I read two to three serious books per week. Please don’t broadstroke millions of people.
Every generation suffers the same criticism when young. The older generation always thinks of itself as superior to the one following.
Yes, sorry, that’s a bit unfair. The truth is that very few people of any age read, as I outline in another post below.
Nah, book sales are setting records. I don’t know of a single person that doesn’t read books. Also know many writers of books, poetry, comics, music. I’m just barely a millennial. I admit, I don’t read nearly as much as my 14 and 12 year olds do, but I’m a very slow reader. Sometimes I have to read the same sentence 10-20 times before I understand it fully. In my defense, English is a second language.
I know a lot of people who start books, or read bits of them, but often not the whole thing. And I constantly pick up books from street-libraries etc wherein I will find the bookmark still at page 30, or the corner of the page turned over for the last time at page 43. And these tend not to be very difficult books.
I agree with you and it needed to be said. I feel but don’t know that the average age of people commenting on UnHerd is quite high. Therefore, quite a lot of the comments are as you said – the old criticising the young.
if I had a nickel for every time an older person spoke of walking to school in waist-deep snow, both ways, and twice on Sundays…..
Well the fact is that I did once walk three miles to school and back waist deep in snow…
But was it closed when you got there? 🙂
Same here. Even once through a tornado. But, I’m a millenial.
I personally don’t think a book is “serious” if it can be read in 2-3 days.
A decent, challenging, thought provoking book is going to take a week or two to read a least.
I agree, but I’m a slow reader, so I would, wouldn’t I? My wife knocks out a 300-400 page book in 4-8 hours depending. Amazing how differently our brains function.
You don’t know how fast the guy can read. Or how much time he has to devote to the pastime, at the present.
Not as far as millennials are concerned – you may be an exception to the rule – but most I know are vacuous , self obsessed social media addicts
Are you kidding? The absence of reading as a hobby is just a plain fact. Everybody older than thirty five had no computer games to play, nor social media. We had books or hanging out with actual people. You might read three serious books a week, but that makes you vanishingly rare and unusual.
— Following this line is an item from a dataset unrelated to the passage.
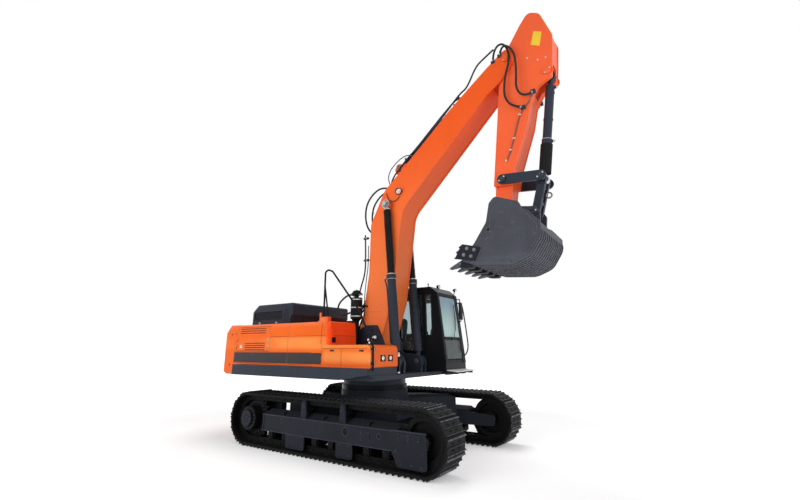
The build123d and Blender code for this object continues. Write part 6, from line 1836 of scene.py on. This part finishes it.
class CabTrim(Operator):
    """Seals, lamps, mirror, wiper, rails, film and vents of the cab"""

    bl_idname = "excavator.cab_trim"
    bl_label = "Cab trim"

    def execute(self, context):
        seals, plain, dark, bright, lamp, mirror = new_meshes(6)
        for x0, x1, z0, z1 in ((-0.30, 0.25, 2.18, 2.99), (0.33, 0.88, 1.80, 2.99), (0.96, 1.11, 2.12, 2.99)):
            frame_bars(seals, (x0 - 0.014, CAB_IN - 0.006, z0 - 0.014), (x1 + 0.014, CAB_IN + 0.004, z1 + 0.014),
                       0.026, 0.003)
        frame_bars(seals, (-0.314, CAB_OUT - 0.004, 2.166), (0.264, CAB_OUT + 0.006, 3.004), 0.026, 0.003)
        frame_bars(seals, (-0.386, 0.656, 2.166), (-0.376, 1.374, 3.004), 0.026, 0.003)
        for z0, z1 in ((-0.675, -0.238), (-0.222, 0.675)):
            for a, b in (((0, -0.415, z0), (0.007, -0.390, z1)), ((0, 0.390, z0), (0.007, 0.415, z1)),
                         ((0, -0.415, z0), (0.007, 0.415, z0 + 0.022)), ((0, -0.415, z1 - 0.022), (0.007, 0.415, z1))):
                sloped(seals, (a[0] - 0.004, a[1], a[2]), b)
        # wiper with its motor cover and its blade
        sloped(dark, (0.004, -0.090, -0.262), (0.034, 0.050, -0.205), 0.010)
        arm = [front_place() @ Vector(p) for p in ((0.036, 0.0, -0.235), (0.052, 0.10, 0.02), (0.034, 0.20, 0.24))]
        for a, b in zip(arm, arm[1:]):
            round_bar(dark, a, b, 0.007, sides=10)
        blade = [front_place() @ Vector(p) for p in ((0.016, 0.155, -0.05), (0.020, 0.215, 0.24), (0.016, 0.235, 0.52))]
        for a, b in zip(blade, blade[1:]):
            round_bar(dark, a, b, 0.008, 0.005, sides=8)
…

Are they e-books? Do you “deep read” them? Nicholas Carr says what is called “reading” today is neurologically different than what it used to be. It’s spot reading and skimming. I’m not saying deep reading isn’t something millennials don’t or can’t do, but is it rarer among them than it was among pre-Internet generations?
OK boomer etc
The thing that I notice most about the generations that have grown up online is the lack of confidence and the seeming inability to act with conviction. I am an engineer who has been on-line since 1984 and who has had a cell phone since 1988, so I am not a technophobe by any means. And I teach these younger folks in a Telecom engineering realm. And mostly I like them.
It seems to me that the people who grew up online suffer from too much information. When I was coming up, I learned to consult the sources I had, namely the Library, maybe an acceptable expert and experienced aquantances. That is a limited pool of resources that once exhausted left me to figure out my plan of action and then execute.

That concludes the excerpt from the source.